BEGIN Information given

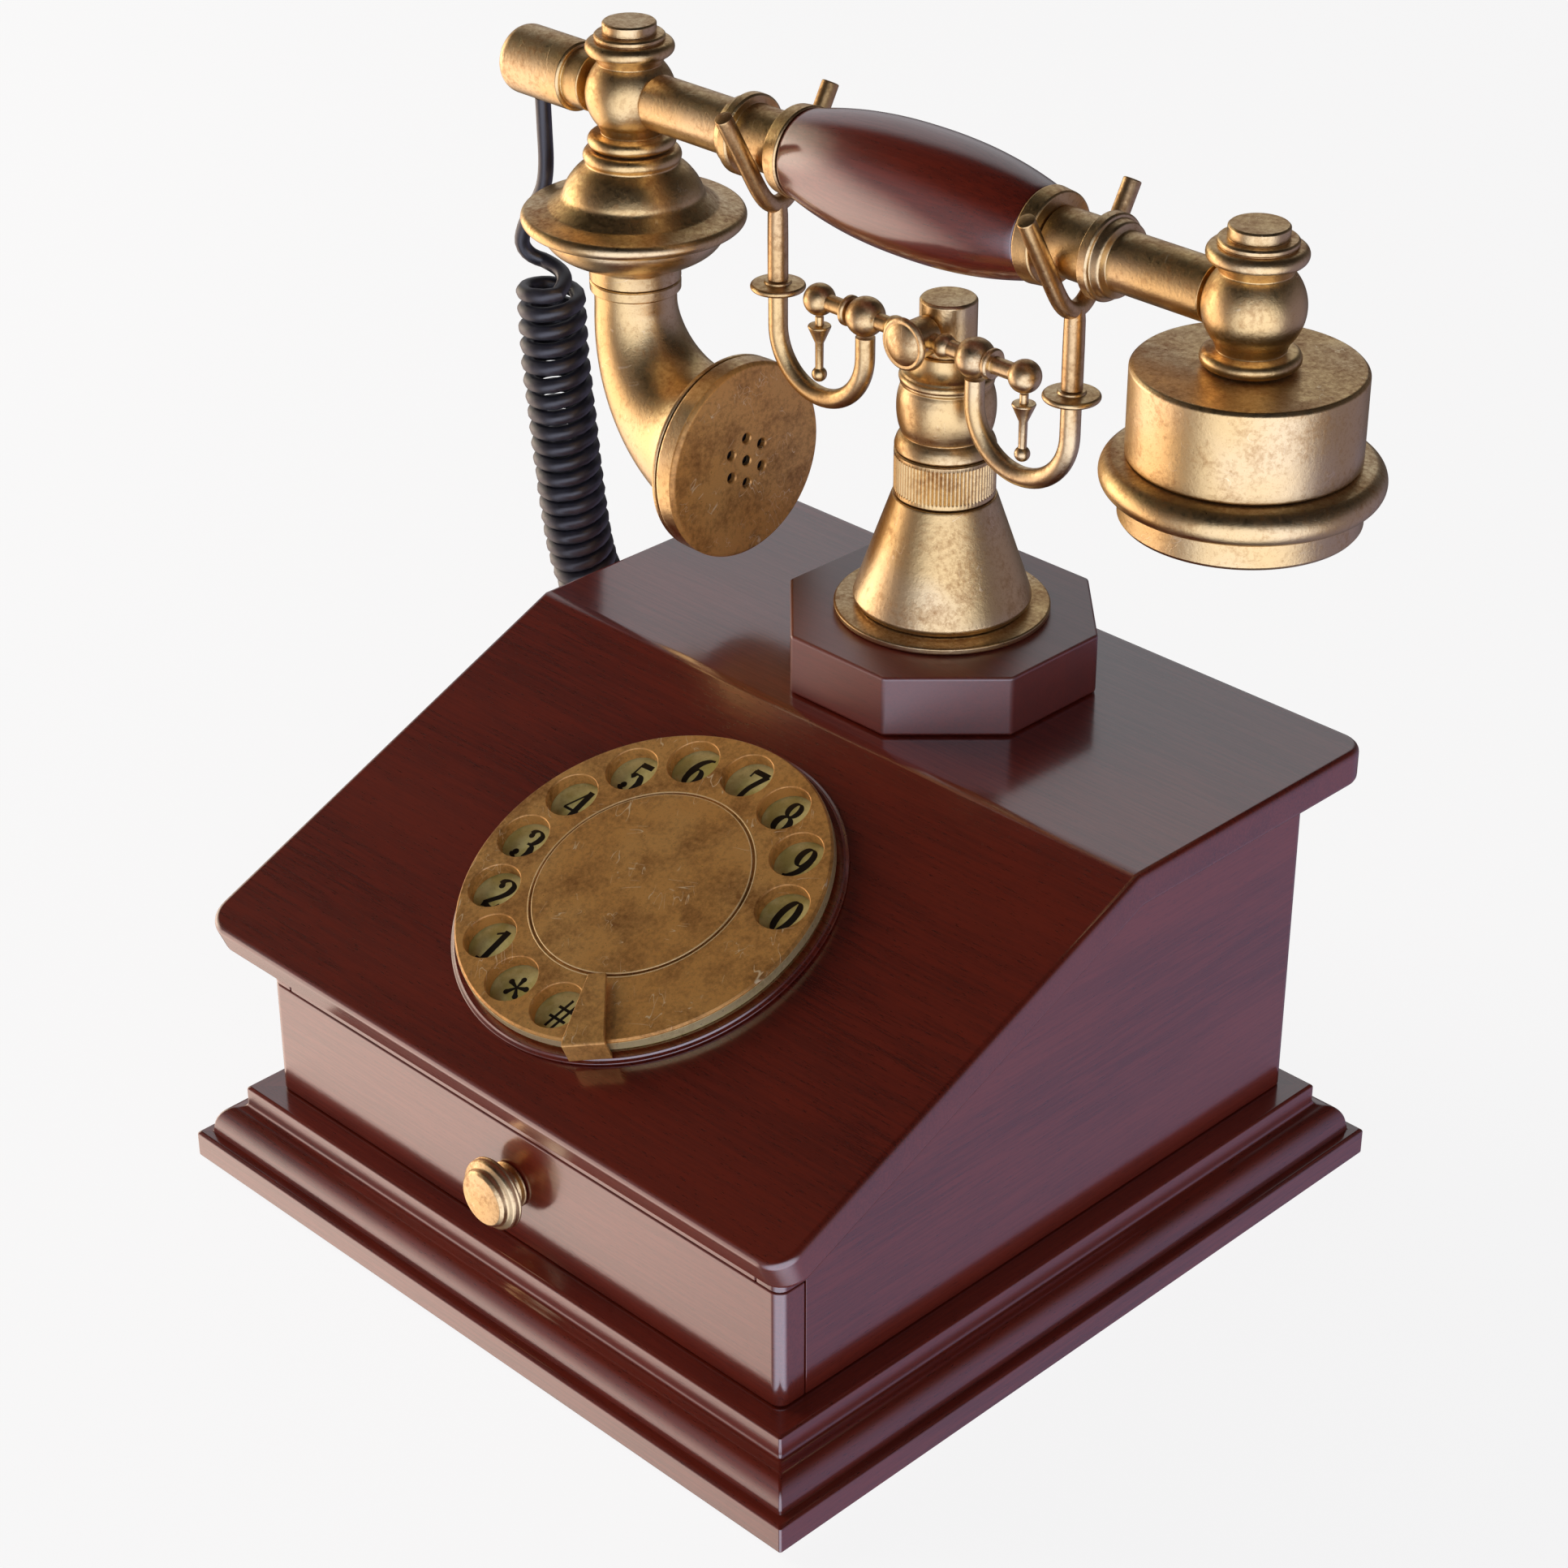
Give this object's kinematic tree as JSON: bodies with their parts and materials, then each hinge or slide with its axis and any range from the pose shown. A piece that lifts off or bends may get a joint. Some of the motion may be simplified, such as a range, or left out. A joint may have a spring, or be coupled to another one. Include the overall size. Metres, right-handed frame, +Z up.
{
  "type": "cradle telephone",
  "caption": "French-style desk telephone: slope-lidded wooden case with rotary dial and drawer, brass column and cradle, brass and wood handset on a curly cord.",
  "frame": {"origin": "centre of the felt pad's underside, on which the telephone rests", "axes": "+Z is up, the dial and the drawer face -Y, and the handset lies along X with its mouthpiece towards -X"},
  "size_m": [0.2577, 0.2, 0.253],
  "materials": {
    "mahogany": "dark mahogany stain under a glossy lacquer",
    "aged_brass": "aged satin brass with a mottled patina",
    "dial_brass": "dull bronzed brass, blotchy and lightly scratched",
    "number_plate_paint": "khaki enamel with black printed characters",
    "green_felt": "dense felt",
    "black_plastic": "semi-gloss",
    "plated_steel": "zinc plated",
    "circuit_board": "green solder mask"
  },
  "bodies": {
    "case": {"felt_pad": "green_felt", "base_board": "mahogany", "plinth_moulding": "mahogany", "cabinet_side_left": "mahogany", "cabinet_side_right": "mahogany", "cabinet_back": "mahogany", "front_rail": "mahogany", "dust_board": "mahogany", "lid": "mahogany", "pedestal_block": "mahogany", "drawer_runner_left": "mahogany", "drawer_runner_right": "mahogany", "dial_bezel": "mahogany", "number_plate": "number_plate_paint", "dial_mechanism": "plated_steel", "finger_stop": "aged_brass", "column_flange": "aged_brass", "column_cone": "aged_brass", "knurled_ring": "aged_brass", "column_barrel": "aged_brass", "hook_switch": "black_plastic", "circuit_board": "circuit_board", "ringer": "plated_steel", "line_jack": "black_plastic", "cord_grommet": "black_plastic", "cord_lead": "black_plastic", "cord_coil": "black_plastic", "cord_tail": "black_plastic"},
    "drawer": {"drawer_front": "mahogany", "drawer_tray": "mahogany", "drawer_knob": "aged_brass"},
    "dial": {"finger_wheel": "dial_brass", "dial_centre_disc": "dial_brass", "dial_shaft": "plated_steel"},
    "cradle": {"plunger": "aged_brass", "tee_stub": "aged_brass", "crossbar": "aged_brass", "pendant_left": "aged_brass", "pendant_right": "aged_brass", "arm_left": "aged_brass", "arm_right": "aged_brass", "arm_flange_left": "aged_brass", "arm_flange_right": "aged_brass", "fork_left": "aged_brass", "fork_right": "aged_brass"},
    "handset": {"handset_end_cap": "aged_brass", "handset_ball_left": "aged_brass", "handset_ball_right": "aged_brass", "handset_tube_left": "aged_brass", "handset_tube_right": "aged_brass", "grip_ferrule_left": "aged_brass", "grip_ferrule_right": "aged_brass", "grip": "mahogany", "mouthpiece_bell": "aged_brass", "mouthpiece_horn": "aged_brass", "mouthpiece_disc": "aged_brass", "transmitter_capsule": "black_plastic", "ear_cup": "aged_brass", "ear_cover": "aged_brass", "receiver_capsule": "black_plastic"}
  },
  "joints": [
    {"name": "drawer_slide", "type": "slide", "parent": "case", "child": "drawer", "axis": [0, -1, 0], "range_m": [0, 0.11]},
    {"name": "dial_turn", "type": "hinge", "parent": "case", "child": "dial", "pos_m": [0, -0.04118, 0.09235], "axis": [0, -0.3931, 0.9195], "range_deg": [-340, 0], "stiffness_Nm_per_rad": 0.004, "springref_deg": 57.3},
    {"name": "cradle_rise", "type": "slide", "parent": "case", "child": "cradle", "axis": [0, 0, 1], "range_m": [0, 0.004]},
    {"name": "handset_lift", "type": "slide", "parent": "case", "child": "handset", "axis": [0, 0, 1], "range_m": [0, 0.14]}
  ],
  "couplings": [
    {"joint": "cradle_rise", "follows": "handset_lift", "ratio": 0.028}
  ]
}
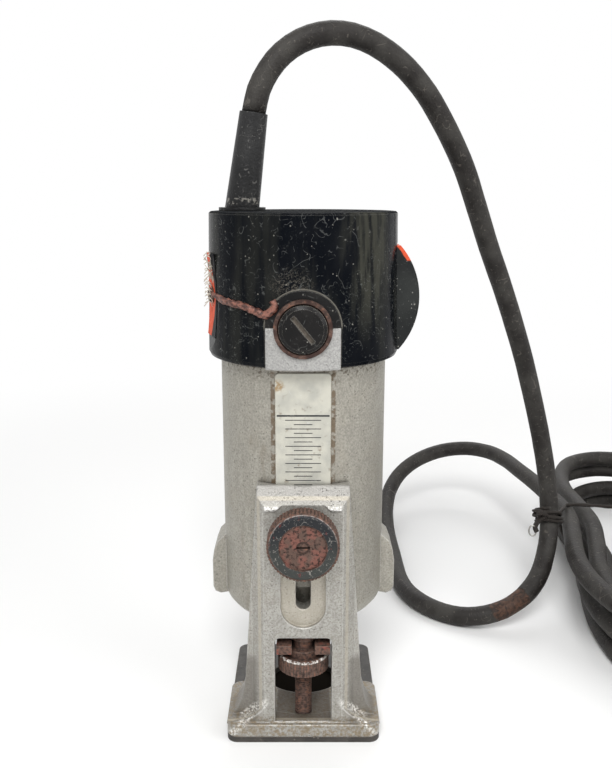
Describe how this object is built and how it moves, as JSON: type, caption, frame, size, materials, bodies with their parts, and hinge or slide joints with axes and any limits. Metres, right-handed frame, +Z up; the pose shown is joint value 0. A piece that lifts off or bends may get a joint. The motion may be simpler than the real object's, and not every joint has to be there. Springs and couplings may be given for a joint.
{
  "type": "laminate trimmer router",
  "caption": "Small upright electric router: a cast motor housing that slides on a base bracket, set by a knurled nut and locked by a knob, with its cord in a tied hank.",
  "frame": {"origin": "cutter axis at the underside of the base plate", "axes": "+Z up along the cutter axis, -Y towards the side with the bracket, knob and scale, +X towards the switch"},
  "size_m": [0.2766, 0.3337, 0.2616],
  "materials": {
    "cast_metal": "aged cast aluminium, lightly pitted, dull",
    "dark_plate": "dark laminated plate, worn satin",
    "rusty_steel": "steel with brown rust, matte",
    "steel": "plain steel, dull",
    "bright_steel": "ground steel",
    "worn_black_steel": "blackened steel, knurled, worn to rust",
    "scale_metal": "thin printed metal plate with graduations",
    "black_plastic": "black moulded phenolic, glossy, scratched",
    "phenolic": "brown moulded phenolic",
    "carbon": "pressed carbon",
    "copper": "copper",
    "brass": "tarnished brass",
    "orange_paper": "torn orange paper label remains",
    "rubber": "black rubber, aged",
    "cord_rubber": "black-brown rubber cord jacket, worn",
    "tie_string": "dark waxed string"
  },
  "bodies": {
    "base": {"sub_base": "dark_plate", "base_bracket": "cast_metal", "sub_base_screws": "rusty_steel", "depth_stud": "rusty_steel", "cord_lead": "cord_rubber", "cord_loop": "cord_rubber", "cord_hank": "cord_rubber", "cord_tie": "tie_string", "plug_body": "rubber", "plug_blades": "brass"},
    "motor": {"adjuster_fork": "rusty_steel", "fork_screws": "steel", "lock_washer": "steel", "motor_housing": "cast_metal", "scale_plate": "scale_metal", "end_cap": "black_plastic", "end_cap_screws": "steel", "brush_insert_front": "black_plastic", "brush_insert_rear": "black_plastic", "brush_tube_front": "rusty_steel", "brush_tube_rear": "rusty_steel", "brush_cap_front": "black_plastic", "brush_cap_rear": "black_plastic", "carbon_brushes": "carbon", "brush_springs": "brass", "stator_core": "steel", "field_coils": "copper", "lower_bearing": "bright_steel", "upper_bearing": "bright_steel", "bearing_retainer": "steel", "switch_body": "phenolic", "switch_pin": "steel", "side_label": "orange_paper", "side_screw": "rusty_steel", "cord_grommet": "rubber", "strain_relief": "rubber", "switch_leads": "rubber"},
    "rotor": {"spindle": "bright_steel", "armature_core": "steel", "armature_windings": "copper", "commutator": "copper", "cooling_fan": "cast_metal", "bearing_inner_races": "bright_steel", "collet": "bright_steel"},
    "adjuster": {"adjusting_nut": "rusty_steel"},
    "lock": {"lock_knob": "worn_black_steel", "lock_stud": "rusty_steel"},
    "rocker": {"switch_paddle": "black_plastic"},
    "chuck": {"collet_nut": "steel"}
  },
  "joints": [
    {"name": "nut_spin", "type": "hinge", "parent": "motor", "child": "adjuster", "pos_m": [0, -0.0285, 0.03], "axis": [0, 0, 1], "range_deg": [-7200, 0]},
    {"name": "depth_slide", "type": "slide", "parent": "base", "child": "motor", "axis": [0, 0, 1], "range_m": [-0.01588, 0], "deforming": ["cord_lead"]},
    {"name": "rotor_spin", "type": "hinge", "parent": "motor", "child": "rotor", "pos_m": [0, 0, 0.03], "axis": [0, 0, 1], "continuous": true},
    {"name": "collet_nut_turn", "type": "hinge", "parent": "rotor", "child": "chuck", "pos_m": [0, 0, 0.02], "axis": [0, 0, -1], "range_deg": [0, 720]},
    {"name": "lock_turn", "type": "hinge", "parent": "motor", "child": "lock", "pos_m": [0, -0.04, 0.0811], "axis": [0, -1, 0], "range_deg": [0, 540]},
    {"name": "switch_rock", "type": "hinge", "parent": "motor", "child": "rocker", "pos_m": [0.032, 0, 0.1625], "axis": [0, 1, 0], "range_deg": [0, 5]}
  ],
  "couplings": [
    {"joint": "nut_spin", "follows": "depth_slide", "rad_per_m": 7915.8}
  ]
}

END Information given

**Set exercise:** In the listing, find every line containing the word "axes" and list it.

**Written solution:**
  "frame": {"origin": "centre of the felt pad's underside, on which the telephone rests", "axes": "+Z is up, the dial and the drawer face -Y, and the handset lies along X with its mouthpiece towards -X"},
Describe how this object is built and how it moves, as JSON: type, caption, frame, size, materials, bodies with their parts, and hinge or slide joints with axes and any limits. Metres, right-handed frame, +Z up; the pose shown is joint value 0. A piece that lifts off or bends may get a joint. The motion may be simpler than the real object's, and not every joint has to be there. Springs and couplings may be given for a joint.
  "frame": {"origin": "cutter axis at the underside of the base plate", "axes": "+Z up along the cutter axis, -Y towards the side with the bracket, knob and scale, +X towards the switch"},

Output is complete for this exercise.